Tentang sebuah peristiwa di Karesidenan Magelang pada 8 Maret 1830 yang mengakhiri Perang Jawa, Djamhari berkata, “Dipanagara tidak tertangkap, tetapi terperangkap. Itu istilah sebenarnya.”
Dia menambahkan bahwa Dipanagara mengunjungi Hendrik Merkus De Kock untuk beraudiensi pada hari raya Idul Fitri. Tidak ada perundingan. Namun, pihak Belanda sudah menyiapkan untuk menangkapnya. “Kesalahan Dipanagara adalah mengandalkan kebaikan hati orang Jawa.”
Perang itu memang telah menimbulkan penderitaan dan keletihan luar biasa di kedua pihak. Sebanyak dua juta penduduk Jawa menderita akibat perang, seperempat seluruh luas pertanian rusak berat, dan sekitar 200 ribu orang Jawa menjadi korban.
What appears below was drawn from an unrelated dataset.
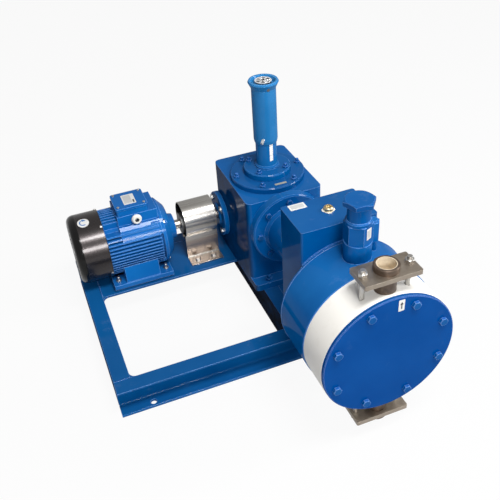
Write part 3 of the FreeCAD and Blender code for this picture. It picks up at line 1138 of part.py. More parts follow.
def relief_valve():
    """Hexagonal relief valve with its cap, the smaller refill valve, and the poppet."""
    top = RELIEF_BOSS_TOP + RELIEF_HEIGHT
    neck_top = top + RELIEF_NECK_HEIGHT
    body = hexagon("z", RELIEF_BOSS_TOP, top, RELIEF_FLATS, RELIEF_AXIS, RELIEF_TURN)
    collar_radius, collar_height = RELIEF_COLLAR
    collar_top = top + collar_height
    collar = turned("z", RELIEF_AXIS, [(top - 1, 0), (top - 1, collar_radius),
                                       (collar_top - 2, collar_radius), (collar_top, collar_radius - 2),
                                       (collar_top, 0)])
    body = joined([body, collar, rod("z", top - 1, neck_top, RELIEF_NECK_RADIUS, RELIEF_AXIS)])
    seat = RELIEF_BOSS_TOP + 12
    body = body.cut(rod("z", seat, neck_top + 1, RELIEF_BORE, RELIEF_AXIS))
    body = body.cut(rod("z", RELIEF_BOSS_TOP - 1, seat + 1, 5, RELIEF_AXIS))

    cap = hexagon("z", neck_top, neck_top + RELIEF_CAP_HEIGHT, RELIEF_CAP_FLATS, RELIEF_AXIS,
                  RELIEF_CAP_TURN)
    bevel = turned("z", RELIEF_AXIS, [(neck_top, 0), (neck_top, RELIEF_CAP_FLATS),
                                      (neck_top + RELIEF_CAP_HEIGHT - 3, RELIEF_CAP_FLATS / math.sqrt(3)),
                                      (neck_top + RELIEF_CAP_HEIGHT, RELIEF_CAP_FLATS / 2 - 1),
                                      (neck_top + RELIEF_CAP_HEIGHT, 0)])
    cap = cap.common(bevel)

    refill_top = REFILL_BOSS_TOP + REFILL_HEIGHT
    refill = hexagon("z", REFILL_BOSS_TOP, refill_top, REFILL_FLATS, REFILL_AXIS, 0)
    refill = joined([refill, rod("z", refill_top - 1, refill_top + REFILL_CAP_RISE,
                                 REFILL_FLATS / 2 - 3, REFILL_AXIS)])
    save("hydraulic_valve_bodies", [body, refill])
    save("relief_valve_cap", [cap])

    guide = RELIEF_BORE - RUNNING
    poppet = turned("z", RELIEF_AXIS, [(seat + FREE, 0), (seat + FREE, POPPET_RADIUS - 2),
                                       (seat + 4, POPPET_RADIUS), (seat + 14, POPPET_RADIUS),
                                       (seat + 14, guide), (seat + 30, guide), (seat + 30, 6),
                                       (neck_top - POPPET_LIFT - FREE, 6),
                                       (neck_top - POPPET_LIFT - FREE, 0)])
    save("relief_poppet", [poppet])


def liquid_head():
    """White plastic head: pump chamber behind, valve pockets above and below."""
    back, front = CYLINDER_FRONT, HEAD_FRONT
    step = back - DIAPHRAGM_THICKNESS
    outline = [(back, HEAD_RADIUS), (front, HEAD_RADIUS), (front, 0), (step - DISH_DEPTH, 0),
               (step - DISH_DEPTH, CHAMBER_RADIUS), (step, DISH_RADIUS), (step, DIAPHRAGM_RADIUS + FREE),
               (back, DIAPHRAGM_RADIUS + FREE)]
    head = turned("y", PUMP_AXIS, outline)
    pocket = valve_foot()
    for side in (-1, 1):
        centre = PUMP_Z
        head = head.cut(rod("z", centre + side * pocket, centre + side * (HEAD_RADIUS + 5),
                            VALVE_RADIUS, VALVE_AXIS))
        head = head.cut(rod("z", centre, centre + side * (pocket + 1), SEAT_BORE, VALVE_AXIS))
        for place in stud_places():
            head = head.cut(rod("z", centre + side * (stud_foot() - 1), centre + side * (HEAD_RADIUS + 5),
                                STUD_THREAD / 2 + BOLT_CLEARANCE / 2, place))
    link = rod("y", VALVE_Y, step - 1, SEAT_BORE, (GEAR_X, PUMP_Z))
    return HEAD_SCREWS.cut_from(head.cut(link))


def valve_foot():
    """Distance from the pump axis to the foot of each valve pocket."""
    return PLATE_TOP_HEIGHT + NOZZLE_HEIGHT - VALVE_SEAT_DEPTH - 20


def stud_places():
    return [(GEAR_X - STUD_PITCH / 2, VALVE_Y), (GEAR_X + STUD_PITCH / 2, VALVE_Y)]


def stud_foot():
    return math.sqrt(HEAD_RADIUS ** 2 - (STUD_PITCH / 2) ** 2) - 16


def valve_body(side):
    """One nozzle: pocket end, ball seat, ball room and the collar outside the plate."""
    def height(distance):
        return PUMP_Z + side * distance
    foot = valve_foot()
    plate = PLATE_TOP_HEIGHT
    top = plate + NOZZLE_HEIGHT
    body = turned("z", VALVE_AXIS, [(height(foot), 0), (height(foot), VALVE_RADIUS),
                                    (height(plate), VALVE_RADIUS), (height(plate), NOZZLE_RADIUS),
                                    (height(top - 1.5), NOZZLE_RADIUS), (height(top), NOZZLE_RADIUS - 1.5),
                                    (height(top), 0)])
    ball = ball_height(side)
    reach = math.sqrt(BALL_RADIUS ** 2 - SEAT_BORE ** 2) + FREE
    body = body.cut(rod("z", height(foot - 1), height(top + 1), SEAT_BORE, VALVE_AXIS))
    body = body.cut(rod("z", ball - reach, ball + BALL_LIFT + reach, VALVE_BORE, VALVE_AXIS))
    return body.cut(rod("z", height(top - 28), height(top + 1), NOZZLE_BORE, VALVE_AXIS))


def ball_height(side):
    return PUMP_Z + side * (valve_foot() + 26) - (BALL_LIFT / 2)


def valves():
    for name, side in (("discharge", 1), ("suction", -1)):
        save(name + "_valve_body", [valve_body(side)])
        outer_face = PUMP_Z + side * PLATE_TOP_HEIGHT
        plate_z = sorted((outer_face, outer_face - side * PLATE_THICKNESS))
        plate = block(about(GEAR_X, PLATE_SIZE[0]), about(VALVE_Y, PLATE_SIZE[1]), plate_z)
        plate = rounded(plate, 3, lambda edge: runs_along(edge, "z"))
        plate = plate.cut(rod("z", plate_z[0] - 1, plate_z[1] + 1, VALVE_RADIUS + FREE, VALVE_AXIS))
        for place in stud_places():
            hole_radius = (STUD_THREAD + BOLT_CLEARANCE) / 2
            plate = plate.cut(rod("z", plate_z[0] - 1, plate_z[1] + 1, hole_radius, place))
        save(name + "_flange_plate", [plate])
        ball = Part.makeSphere(BALL_RADIUS, point("z", ball_height(side), VALVE_AXIS))
        save(name + "_ball", [ball])
    studs = []
    for side in (-1, 1):
        face = PUMP_Z + side * PLATE_TOP_HEIGHT
        end = face + side * (STUD_THREAD * NUT_HEIGHT + 6)
        for place in stud_places():
            stud = rod("z", PUMP_Z + side * stud_foot(), end, STUD_THREAD / 2, place)
            nut_end = face + side * NUT_HEIGHT * STUD_THREAD
            nut = hexagon_head("z", face, nut_end, HEAD_FLATS * STUD_THREAD, place)
            studs.append(joined([stud, nut]))
    save("nozzle_studs", studs)


def liquid_end():
    save("crosshead_guide", [crosshead_guide()])
    save("hydraulic_box", [hydraulic_box()])
    save("oil_filler_plug", [filler_plug()])
    save("plunger_gland", [plunger_gland()])
    save("hydraulic_cylinder", [hydraulic_cylinder()])
    relief_valve()
    diaphragm = rod("y", CYLINDER_FRONT - DIAPHRAGM_THICKNESS, CYLINDER_FRONT, DIAPHRAGM_RADIUS, PUMP_AXIS)
    save("diaphragm", [HEAD_SCREWS.cut_from(diaphragm)])
    save("liquid_head", [liquid_head()])
    edge = 1.5
    cover = turned("y", PUMP_AXIS, [(HEAD_FRONT, 0), (HEAD_FRONT, FRONT_COVER_RADIUS),
                                    (COVER_FRONT + edge, FRONT_COVER_RADIUS),
                                    (COVER_FRONT, FRONT_COVER_RADIUS - edge), (COVER_FRONT, 0)])
    save("front_cover", [HEAD_SCREWS.cut_from(cover)])
    save("front_cover_bolts", HEAD_SCREWS.solids())
    valves()


def main():
    os.makedirs("parts", exist_ok=True)
    skid()
    bearings = motor()
    coupling()
    guard()
    bearings += gearbox()
    stroke_adjuster()
    liquid_end()
    save("shaft_bearings", bearings)


main()
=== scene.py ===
import json
import math
import random

import bmesh
import bpy
from mathutils import Matrix, Vector


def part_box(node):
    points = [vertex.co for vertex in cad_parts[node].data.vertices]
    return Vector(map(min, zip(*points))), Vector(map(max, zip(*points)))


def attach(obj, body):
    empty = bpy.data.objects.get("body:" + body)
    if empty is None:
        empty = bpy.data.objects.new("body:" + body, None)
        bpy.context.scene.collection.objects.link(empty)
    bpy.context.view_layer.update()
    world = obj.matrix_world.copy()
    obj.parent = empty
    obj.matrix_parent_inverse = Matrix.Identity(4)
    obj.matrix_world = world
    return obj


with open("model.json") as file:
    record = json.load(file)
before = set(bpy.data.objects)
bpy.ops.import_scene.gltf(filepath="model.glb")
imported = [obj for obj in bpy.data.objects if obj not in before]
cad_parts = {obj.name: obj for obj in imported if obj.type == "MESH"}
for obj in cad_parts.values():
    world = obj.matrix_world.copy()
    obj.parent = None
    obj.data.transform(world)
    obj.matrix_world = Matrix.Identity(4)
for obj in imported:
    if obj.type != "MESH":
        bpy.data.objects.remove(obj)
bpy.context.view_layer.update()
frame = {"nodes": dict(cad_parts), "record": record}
random.seed(7)

MM = 0.001
X, Y, Z = Vector((1, 0, 0)), Vector((0, 1, 0)), Vector((0, 0, 1))

# A Mix node's colour sockets are found by number, because its other kinds of socket share their names
MIX_FROM, MIX_TO, MIX_RESULT = 6, 7, 2


def middle(node):
    low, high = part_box(node)
    return (low + high) / 2


def around(turn, first=X, second=Y):
    """The direction at an angle, counted from the first axis towards the second."""
    return first * math.cos(turn) + second * math.sin(turn)


class Value:
    """A socket of a node tree; Python's operators on it add the Math nodes."""

    def __init__(self, nodes, socket):
        self.nodes = nodes
        self.socket = socket

    def maths(self, operation, first, second=0.0, clamp=False):
        return self.nodes.node("ShaderNodeMath", {"operation": operation, "use_clamp": clamp},
                               {0: first, 1: second})

    def __add__(self, other):
        return self.maths("ADD", self, other)

    def __radd__(self, other):
        return self.maths("ADD", other, self)

    def __sub__(self, other):
        return self.maths("SUBTRACT", self, other)

    def __rsub__(self, other):
        return self.maths("SUBTRACT", other, self)

    def __mul__(self, other):
        return self.maths("MULTIPLY", self, other)

    def __rmul__(self, other):
        return self.maths("MULTIPLY", other, self)

    def clipped(self):
        return self.maths("MULTIPLY", self, 1.0, clamp=True)

    def ramp(self, start, end):
        """A mask: 0 up to the start, 1 past the end, even between them. It may also run downward."""
        return self.maths("MULTIPLY", self - start, 1 / (end - start), clamp=True)

    def wave(self):
        return self.maths("SINE", self)


class Nodes:
    """The node tree of a material or of the world, with one way to add any node."""

    def __init__(self, tree):
        self.tree = tree

    def node(self, kind, settings, sockets, output=0):
        """Adds a node: its settings first, then the values or links of its sockets. Gives one output."""
        made = self.tree.nodes.new(kind)
        for name, value in settings.items():
            setattr(made, name, value)
        for name, value in sockets.items():
            if isinstance(value, Value):
                self.tree.links.new(value.socket, made.inputs[name])
            else:
                made.inputs[name].default_value = value
        return Value(self, made.outputs[output])

    def ready(self, node_name, **constants):
        """The output of a node that the tree came with, after constants are set on its sockets."""
        node = self.tree.nodes[node_name]
        for socket, value in constants.items():
            node.inputs[socket.replace("_", " ")].default_value = value
        return Value(self, node.outputs[0])

    def lead(self, value, node_name, socket):
        """Leads a value to a node that the tree came with."""
        self.tree.links.new(value.socket, self.tree.nodes[node_name].inputs[socket])

    def seen_plain(self, lit, plain, camera_share, mirror_share):
        """The lit surface, seen as the plain one by the camera and by reflections, each by its share."""
        camera_ray = self.node("ShaderNodeLightPath", {}, {}, "Is Camera Ray")
        mirror_ray = self.node("ShaderNodeLightPath", {}, {}, "Is Glossy Ray")
        share = (camera_share * camera_ray + mirror_share * mirror_ray).clipped()
        return self.node("ShaderNodeMixShader", {}, {0: share, 1: lit, 2: plain})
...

Sementara itu di pihak Belanda menelan kegetiran: sejumlah 7.000 orang Indonesia yang merupakan serdadu pembantu tewas bersama 8.000 serdadu Belanda.
Belakangan perang itu juga telah membangkrutkan kas pemerintah kolonial sehingga untuk memulihkannya perlu penerapan Cultuurstelsel (sejarawan Indonesia menyebutnya dengan tanam paksa) di Jawa pada 1830-1870. Namun, di daerah kerajaan Tanah Jawa tidak terjamah tanam paksa. “Belanda tidak melakukan tanam paksa di daerah Vorstenlanden,” ujar Djamhari. “Belanda sudah kapok.”
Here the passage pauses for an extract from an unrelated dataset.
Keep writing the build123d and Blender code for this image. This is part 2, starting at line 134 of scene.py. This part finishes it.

Demikianlah akhir Perang Jawa. Setelah peristiwa penjebakan di Karesidenan Magelang, Dipanagara dan pengikutnya dibawa ke Fort Ontmoeting di Ungaran. Kemudian, mereka berlayar lewat pelabuhan Semarang menuju Sunda Kelapa, Batavia. Setelah menjadi tahanan Balai Kota Batavia, lalu menuju pengasingannya di Fort Amsterdam di Manado. Pada 1834 dia dipindahkan ke Kastil Rotterdam di Makassar.
Perang itu juga telah melahirkan tatanan baru. Peter Carey dalam bukunya menjelaskan, bahwa Perang Jawa mengakhiri sistem ketika hubungan Batavia dan kerajaan-kerajaan di Jawa masih bersifat diplomatik, menuju ke tatanan baru masa kolonial kala kerajaan-kerajaan itu tunduk pada kekuasaan Eropa.
Lalu, apakah Dipanagara ini seorang pemberontak atau pahlawan? “Dia adalah pahlawan” ungkap Djamhari, “karena pada dasarnya melawan Belanda.”